I think there is still hope. Obviously today's reality is still bleak with signed blobs and plenty of question marks, but I think open-gpu-doc is a sign that NVIDIA does actually want to square away this problem, maybe they're just not sure how.

I do believe NVIDIA is mostly responsible for Wayland's poor adoption, and I firmly believe that this also lead to Wayland not getting as much developer attention as it could've gotten. The fact that one company wields this much power is a serious problem. I kind of understand the hostility Linux kernel developers seem to have towards proprietary drivers under Linux now.



Kernel developers are right to push back against blobs. Nvidia is the bad player here.

AMD is doing fine though. I have RX 5700 XT, and besides for some rough edges due to it being very new and drivers still fixing bugs, it's a very good card.

I expect Nvidia usage on Linux to plummet, due to their refusal to provide open drivers. It's already happening, just will take some time for it to drop to the point where they have little influence.

See: https://www.gamingonlinux.com/index.php?module=statistics&vi...

So in the long term it's not a problem.


Personally I’m not the biggest fan of wayland (I haven’t found a compositor I like and using OpenGL for everything including VTEs feels like a mistake.) but I will say it’s common knowledge (as far as I’m aware) that nvidia drivers on Linux are pretty bad and you’re not going to have a good experience with them no matter what kind of display manager you use.


In what world are nVidia drivers crap? I'm regularly doing some pretty funky stuff with OpenGL on top of X11 and nVidia and this setup fails me less often and less hard than any equivalent AMD setup has done so far. Unless I'm trying to allocating tons textures or ridiculously sized vertex buffers, I don't see any hickups at all.

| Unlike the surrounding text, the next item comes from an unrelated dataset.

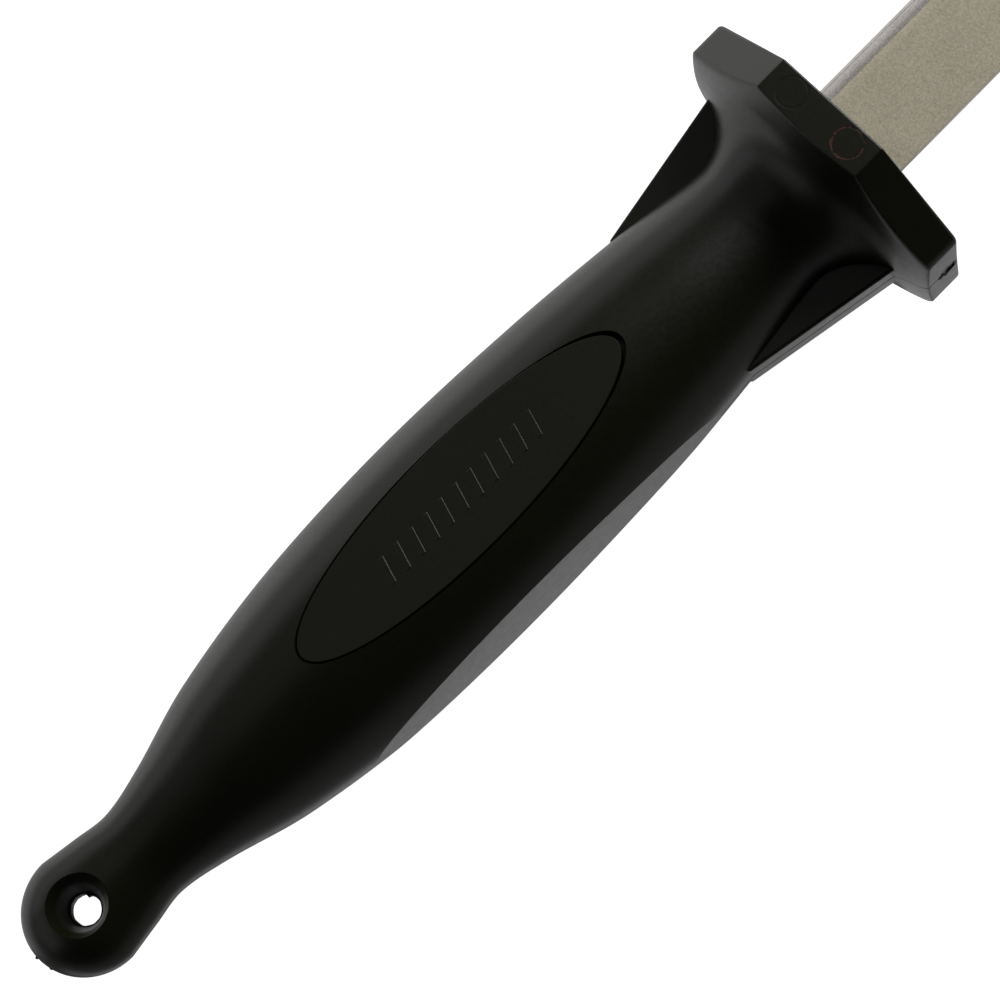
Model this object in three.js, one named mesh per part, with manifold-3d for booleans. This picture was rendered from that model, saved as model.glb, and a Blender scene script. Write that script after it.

In the Linux world. All of their problems (roughly you can call them poor integration with the Linux stack) are consequences of them refusing to upstream their kernel driver.

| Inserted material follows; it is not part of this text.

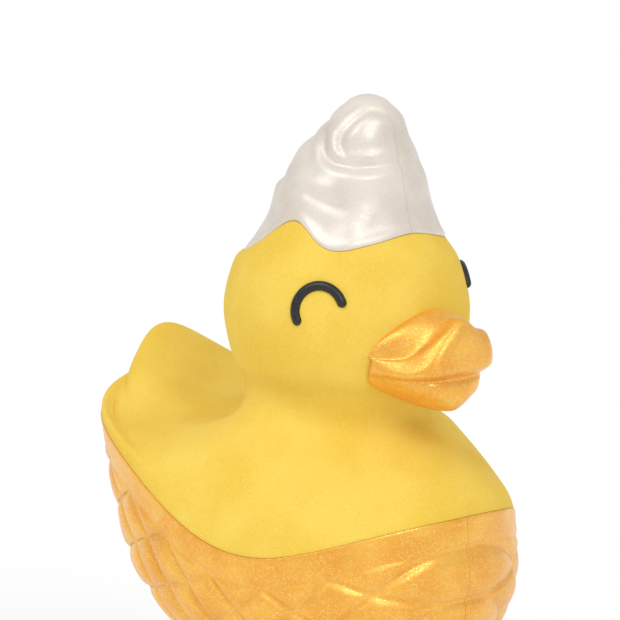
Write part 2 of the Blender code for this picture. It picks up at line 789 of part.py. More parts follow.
def build_feeder(parent):
    """The canister with its sleeve, foot, ballast and screws."""
    white = make_material("canister_polypropylene", (0.74, 0.75, 0.74), 0.42)
    blue = make_material("sleeve_polypropylene", (0.04, 0.24, 0.50), 0.36)
    zinc = make_material("zinc", (0.42, 0.43, 0.45), 0.5, 0.9)
    steel = make_material("foot_screw_steel", (0.62, 0.62, 0.63), 0.28, 1.0)
    build_canister(white, parent)
    build_base_foot(blue, parent)
    build_ballast(zinc, parent)
    build_foot_screws(steel, parent)
    turning = add_empty("flow_sleeve_axis", SLEEVE_Z[0] * MM)
    turning.parent = parent
    sleeve = build_flow_sleeve(blue, turning)
    sleeve.location.z = -SLEEVE_Z[0] * MM


def main():
    """Build every piece."""
    clear_scene()
    feeder = add_empty("feeder_group")
    duck = add_empty("float_group")
    build_feeder(feeder)
    build_socket(duck)
    build_duck(duck)
    bpy.context.view_layer.update()


main()
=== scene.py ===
"""Looks of a floating chlorine dispenser: a moulded duck float over a slotted tablet canister.

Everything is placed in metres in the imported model's frame: +Z is up, the duck faces -Y, and the
canister, the sleeve, the lock ring and the socket share one upright axis through the origin.
Each sub-assembly is a class whose fields are its sizes in millimetres. The duck's pieces are
measured upwards from the hull's floor, the turned pieces upwards from the ground.
"""

import logging
import math
from collections.abc import Callable, Sequence
from dataclasses import dataclass, field
from enum import Enum

import bmesh
import bpy
import numpy as np
from mathutils import Matrix, Vector


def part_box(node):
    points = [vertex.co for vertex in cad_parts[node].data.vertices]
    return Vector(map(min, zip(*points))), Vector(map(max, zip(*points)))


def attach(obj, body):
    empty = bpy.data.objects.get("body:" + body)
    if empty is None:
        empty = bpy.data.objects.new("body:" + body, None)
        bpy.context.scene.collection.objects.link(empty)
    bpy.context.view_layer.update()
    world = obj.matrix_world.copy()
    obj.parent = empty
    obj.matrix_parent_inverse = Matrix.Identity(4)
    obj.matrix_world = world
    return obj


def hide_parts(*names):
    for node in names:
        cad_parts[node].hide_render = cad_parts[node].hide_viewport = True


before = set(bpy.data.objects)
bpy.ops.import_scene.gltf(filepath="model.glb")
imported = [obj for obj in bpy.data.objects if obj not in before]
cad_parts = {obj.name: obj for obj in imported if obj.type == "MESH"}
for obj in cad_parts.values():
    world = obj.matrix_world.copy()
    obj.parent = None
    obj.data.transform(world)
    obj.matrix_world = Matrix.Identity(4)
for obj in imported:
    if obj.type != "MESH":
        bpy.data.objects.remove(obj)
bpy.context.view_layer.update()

LOG = logging.getLogger("dispenser")
MM = 0.001
WELD = 2e-7
Colour = tuple[float, float, float]
Points = np.ndarray
BMesh = bmesh.types.BMesh
Profile = Sequence[tuple[float, ...]]


class Side(Enum):
    """The duck's own right and left, as the sign of X."""

    RIGHT = -1
    LEFT = 1

    @property
    def word(self) -> str:
        """The side as it stands in a name."""
        return self.name.lower()


class Body(Enum):
    """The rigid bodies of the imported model."""

    FEEDER = "feeder"
    SLEEVE = "sleeve"
    FLOAT = "float"
    RING = "ring"


class Metal(Enum):
    """How a metal piece was made, which sets its grain."""

    TURNED = "turned"
    CAST = "cast"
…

The fact that Nvidia blob fails you less is not a good indicator for you, unless you test with Mesa as well in each case. Mesa is a lot stricter about OpenGL spec compliance. So if you only test on Nvidia, you likely have bugs that you didn't notice.


Every time I tested with Mesa and had issues, it turned out that Mesa was out of spec and quite specifically lying about that fact. And this was with absolutely essential features like rendering into floating point textures. So no, Mesa is not an indicator for spec compliance, either.


I suppose that was a long time ago? Today Mesa is compliant a lot more than Nvidia blob.

See also: https://www.phoronix.com/scan.php?page=news_item&px=OpenGL-T...


Well, that was just one example that I found really egregious. I am usually right to distrust Mesa more than the nVidia blob.


So when was it exactly? I doubt recently. Mesa progressed to the point of full compliance a few years ago. Today, it's trusted a lot more than the blob, due to the later silently swallowing errors frequently and messing around with substituting shaders behind the scenes.

Try testing current Mesa versions. Previous experiences are no longer relevant.